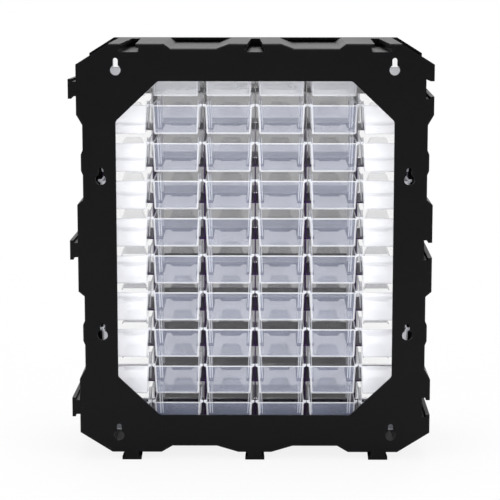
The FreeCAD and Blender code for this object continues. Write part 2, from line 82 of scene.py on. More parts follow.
# The rows of drawers, from the undersides of their fronts in the frame
ROWS = 10
HIGHEST_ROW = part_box("drawer_r01_c1")[0][2]
LOWEST_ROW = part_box("drawers_r10_c1_c2")[0][2]
ROW_PITCH = (HIGHEST_ROW - LOWEST_ROW) / (ROWS - 1)

# Material slots of a drawer, after its first one, which is the clear wall
EDGE, FRONT = 1, 2

# How closely a face's direction follows an axis: mostly, or all but exactly
MOSTLY = 0.9
EXACTLY = 0.99
SMOOTH_ANGLE = math.radians(38)

# Places between which a finish, or the light and shade painted into it, changes over, in the
# cabinet's own axes
OUTER_COLUMNS = (108 * MM, 113 * MM)
REAR_WALLS = (54 * MM, 56 * MM)
BEHIND_PULLS = (-79.6 * MM, -79 * MM)
BEHIND_BEZEL = (-78.5 * MM, -77.5 * MM)
TOP_ROW = (378 * MM, 383 * MM)
LOW_WALLS_PAINTED_SHADE = (20 * MM, 60 * MM)
LOWEST_FRONTS_PAINTED_SHADE = (42.6 * MM, 43.4 * MM)
PAINTED_PALER_PULLS = (140 * MM, 270 * MM)
SHORTER_FEET = (210 * MM, 410 * MM)
PAINTED_LIGHT_SHELVES = (290 * MM, 395 * MM)

# The same, measured upwards from the underside of each drawer's tub: where the fronts' painted
# shade along their top begins, as the shelf above stands behind it
SHELF_ABOVE = (37.4 * MM, 38 * MM)

PLASTIC_IOR = 1.46

# The floor's width, in metres, and its finish. Its shadow fades out between two distances
# from the cabinet's middle
FLOOR_SIZE = 60
FLOOR_ROUGHNESS = 0.9
FLOOR_GLOSS = 0.1
SHADOW_FROM = 387.3 * MM
SHADOW_TO = 1264.9 * MM

# Where the lamps stand, the point they face, and the sizes of their squares, in metres
LAMP_AIM = (0, 0, 0.22)
KEY_SIDE, KEY_BACK, KEY_UP, KEY_SIZE = 1.9, 2.0, 1.5, 2.4
TOP_PLACE, TOP_SIZE = (0, -0.4, 2.4), 1.6
FRONT_PLACE, FRONT_SIZE = (0, -2.6, 1.5), 3.0


def length(name, default, description):
    """A size in metres that the panel shows."""
    return FloatProperty(name=name, description=description, default=default * MM,
                         min=0, subtype="DISTANCE", unit="LENGTH")


def share(name, default, description):
    """A number from nought to one that the panel shows."""
    return FloatProperty(name=name, description=description, default=default,
                         min=0, max=1, subtype="FACTOR")


def tint(name, default, description):
    """A colour that the panel shows."""
    return FloatVectorProperty(name=name, description=description, default=default,
                               min=0, max=1, size=3, subtype="COLOR")


class CabinetDrawerShape(bpy.types.PropertyGroup):
    """Sizes of one drawer."""
    top_width: length("Top width", 49.6, "Width of the tub across its rim")
    floor_width: length("Floor width", 46.5, "Width of the tub across its floor")
    height: length("Height", 30.4, "Height of the tub")
    tub_length: length("Length", 137.3, "Length of the tub behind its front panel")
    wall: length("Wall", 1.2, "Thickness of the tub's walls")
    rear_corner: length("Rear corner", 1.9, "Radius of the tub's upright rear corners")
    floor_corner: length("Floor corner", 1.7, "Radius along the tub's floor")
    # The band under the rim carries the painted highlight
    rim: length("Rim", 1.1, "Height of the bright band under the rim")
    front_width: length("Front width", 54.3, "Width of the front panel")
    front_low: length("Front drop", 0.6, "How far the front panel hangs below the tub")
    front_high: length("Front height", 38.3, "Top of the front panel above the tub's underside")
    front_wall: length("Front wall", 1.8, "Thickness of the front panel")
    stile_place: length("Stile place", 20.9, "Distance of a stile from the drawer's middle")
    stile_width: length("Stile width", 2.6, "Width of a stile inside the front panel")
    stile_wall: length("Stile wall", 0.9, "Thickness of a stile")
    stile_clear: length("Stile end", 0.8, "Distance of a stile's top from the front's top")
    stile_corner: length("Stile corner", 0.3, "Radius along a stile's inner edges")
    front_corner: length("Front corner", 2.4, "Radius of the front panel's corners")
    front_edge: length("Front edge", 0.6, "Radius along the front panel's outer edges")
    # The border carries the painted highlight
    border: length("Border", 1.1, "Width of the bright border round the front panel")
    border_step: length("Border step", 0.3, "Width of the slope inside the border")
    border_depth: length("Border depth", 0.35, "How far the panel lies below its border")
    ear_reach: length("Ear reach", 27.2, "Distance of an ear's tip from the drawer's middle")
    ear_low: length("Ear foot", 27.2, "Height of an ear's lower root")
    ear_high: length("Ear top", 31.4, "Height of an ear's top")
    ear_back: length("Ear place", 4.2, "Distance of the ears from the tub's rear")
    ear_wall: length("Ear wall", 2.5, "Thickness of an ear")
    ear_root: length("Ear root", 1.2, "How deep an ear sits in the tub's side wall")
    ear_slant: length("Ear slant", 2.2, "How much higher an ear's tip starts than its root")
    ear_corner: length("Ear corner", 0.4, "Radius of an ear's tip")
    rib_place: length("Rib place", 71.0, "Distance of the divider ribs from the tub's rear")
    rib_gap: length("Rib gap", 2.4, "Gap between the two ribs of a pair")
    rib_wall: length("Rib wall", 1.2, "Thickness of a rib")
    rib_reach: length("Rib reach", 3.6, "How far a rib stands out from the side wall")
    rib_clear: length("Rib end", 1.0, "Distance of a rib's top from the rim")
    # The ribs carry the painted highlight at their tips and roots
    rib_tip: length("Rib tip", 0.9, "Width of the bright band at a rib's tip")
    rib_root: length("Rib root", 2.1, "Distance from a rib's tip to the bright band at its root")
    pull_width: length("Pull width", 30.0, "Width of the pull at its foot")
    pull_top_width: length("Pull top width", 19.0, "Width of the pull at its top")
    pull_low: length("Pull foot", 7.5, "Height of the pull's foot")
    pull_high: length("Pull top", 23.0, "Height of the pull's top")
    pull_depth: length("Pull depth", 9.0, "How far the pull stands out")
    pull_wall: length("Pull wall", 1.5, "Thickness of the pull's walls")
    pull_shoulder: length("Pull shoulder", 2.6, "Radius of the pull's two upper corners")
    pull_edge: length("Pull edge", 2.4, "Radius round the pull's outer face")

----

[WHAT TO WORK ON]: Print out the whole listing exactly as it appears.

[FULL SOLUTION]:
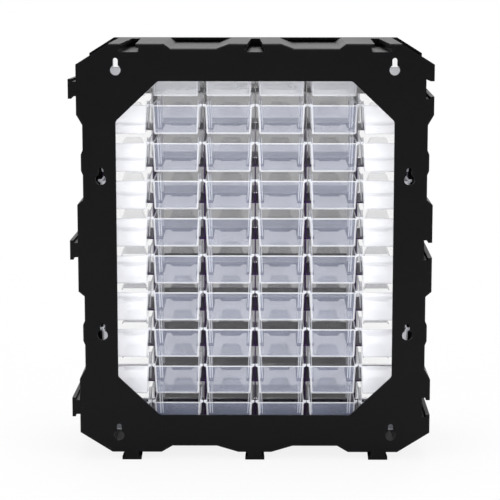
The FreeCAD and Blender code for this object continues. Write part 2, from line 82 of scene.py on. More parts follow.
# The rows of drawers, from the undersides of their fronts in the frame
ROWS = 10
HIGHEST_ROW = part_box("drawer_r01_c1")[0][2]
LOWEST_ROW = part_box("drawers_r10_c1_c2")[0][2]
ROW_PITCH = (HIGHEST_ROW - LOWEST_ROW) / (ROWS - 1)

# Material slots of a drawer, after its first one, which is the clear wall
EDGE, FRONT = 1, 2

# How closely a face's direction follows an axis: mostly, or all but exactly
MOSTLY = 0.9
EXACTLY = 0.99
SMOOTH_ANGLE = math.radians(38)

# Places between which a finish, or the light and shade painted into it, changes over, in the
# cabinet's own axes
OUTER_COLUMNS = (108 * MM, 113 * MM)
REAR_WALLS = (54 * MM, 56 * MM)
BEHIND_PULLS = (-79.6 * MM, -79 * MM)
BEHIND_BEZEL = (-78.5 * MM, -77.5 * MM)
TOP_ROW = (378 * MM, 383 * MM)
LOW_WALLS_PAINTED_SHADE = (20 * MM, 60 * MM)
LOWEST_FRONTS_PAINTED_SHADE = (42.6 * MM, 43.4 * MM)
PAINTED_PALER_PULLS = (140 * MM, 270 * MM)
SHORTER_FEET = (210 * MM, 410 * MM)
PAINTED_LIGHT_SHELVES = (290 * MM, 395 * MM)

# The same, measured upwards from the underside of each drawer's tub: where the fronts' painted
# shade along their top begins, as the shelf above stands behind it
SHELF_ABOVE = (37.4 * MM, 38 * MM)

PLASTIC_IOR = 1.46

# The floor's width, in metres, and its finish. Its shadow fades out between two distances
# from the cabinet's middle
FLOOR_SIZE = 60
FLOOR_ROUGHNESS = 0.9
FLOOR_GLOSS = 0.1
SHADOW_FROM = 387.3 * MM
SHADOW_TO = 1264.9 * MM

# Where the lamps stand, the point they face, and the sizes of their squares, in metres
LAMP_AIM = (0, 0, 0.22)
KEY_SIDE, KEY_BACK, KEY_UP, KEY_SIZE = 1.9, 2.0, 1.5, 2.4
TOP_PLACE, TOP_SIZE = (0, -0.4, 2.4), 1.6
FRONT_PLACE, FRONT_SIZE = (0, -2.6, 1.5), 3.0


def length(name, default, description):
    """A size in metres that the panel shows."""
    return FloatProperty(name=name, description=description, default=default * MM,
                         min=0, subtype="DISTANCE", unit="LENGTH")


def share(name, default, description):
    """A number from nought to one that the panel shows."""
    return FloatProperty(name=name, description=description, default=default,
                         min=0, max=1, subtype="FACTOR")


def tint(name, default, description):
    """A colour that the panel shows."""
    return FloatVectorProperty(name=name, description=description, default=default,
                               min=0, max=1, size=3, subtype="COLOR")


class CabinetDrawerShape(bpy.types.PropertyGroup):
    """Sizes of one drawer."""
    top_width: length("Top width", 49.6, "Width of the tub across its rim")
    floor_width: length("Floor width", 46.5, "Width of the tub across its floor")
    height: length("Height", 30.4, "Height of the tub")
    tub_length: length("Length", 137.3, "Length of the tub behind its front panel")
    wall: length("Wall", 1.2, "Thickness of the tub's walls")
    rear_corner: length("Rear corner", 1.9, "Radius of the tub's upright rear corners")
    floor_corner: length("Floor corner", 1.7, "Radius along the tub's floor")
    # The band under the rim carries the painted highlight
    rim: length("Rim", 1.1, "Height of the bright band under the rim")
    front_width: length("Front width", 54.3, "Width of the front panel")
    front_low: length("Front drop", 0.6, "How far the front panel hangs below the tub")
    front_high: length("Front height", 38.3, "Top of the front panel above the tub's underside")
    front_wall: length("Front wall", 1.8, "Thickness of the front panel")
    stile_place: length("Stile place", 20.9, "Distance of a stile from the drawer's middle")
    stile_width: length("Stile width", 2.6, "Width of a stile inside the front panel")
    stile_wall: length("Stile wall", 0.9, "Thickness of a stile")
    stile_clear: length("Stile end", 0.8, "Distance of a stile's top from the front's top")
    stile_corner: length("Stile corner", 0.3, "Radius along a stile's inner edges")
    front_corner: length("Front corner", 2.4, "Radius of the front panel's corners")
    front_edge: length("Front edge", 0.6, "Radius along the front panel's outer edges")
    # The border carries the painted highlight
    border: length("Border", 1.1, "Width of the bright border round the front panel")
    border_step: length("Border step", 0.3, "Width of the slope inside the border")
    border_depth: length("Border depth", 0.35, "How far the panel lies below its border")
    ear_reach: length("Ear reach", 27.2, "Distance of an ear's tip from the drawer's middle")
    ear_low: length("Ear foot", 27.2, "Height of an ear's lower root")
    ear_high: length("Ear top", 31.4, "Height of an ear's top")
    ear_back: length("Ear place", 4.2, "Distance of the ears from the tub's rear")
    ear_wall: length("Ear wall", 2.5, "Thickness of an ear")
    ear_root: length("Ear root", 1.2, "How deep an ear sits in the tub's side wall")
    ear_slant: length("Ear slant", 2.2, "How much higher an ear's tip starts than its root")
    ear_corner: length("Ear corner", 0.4, "Radius of an ear's tip")
    rib_place: length("Rib place", 71.0, "Distance of the divider ribs from the tub's rear")
    rib_gap: length("Rib gap", 2.4, "Gap between the two ribs of a pair")
    rib_wall: length("Rib wall", 1.2, "Thickness of a rib")
    rib_reach: length("Rib reach", 3.6, "How far a rib stands out from the side wall")
    rib_clear: length("Rib end", 1.0, "Distance of a rib's top from the rim")
    # The ribs carry the painted highlight at their tips and roots
    rib_tip: length("Rib tip", 0.9, "Width of the bright band at a rib's tip")
    rib_root: length("Rib root", 2.1, "Distance from a rib's tip to the bright band at its root")
    pull_width: length("Pull width", 30.0, "Width of the pull at its foot")
    pull_top_width: length("Pull top width", 19.0, "Width of the pull at its top")
    pull_low: length("Pull foot", 7.5, "Height of the pull's foot")
    pull_high: length("Pull top", 23.0, "Height of the pull's top")
    pull_depth: length("Pull depth", 9.0, "How far the pull stands out")
    pull_wall: length("Pull wall", 1.5, "Thickness of the pull's walls")
    pull_shoulder: length("Pull shoulder", 2.6, "Radius of the pull's two upper corners")
    pull_edge: length("Pull edge", 2.4, "Radius round the pull's outer face")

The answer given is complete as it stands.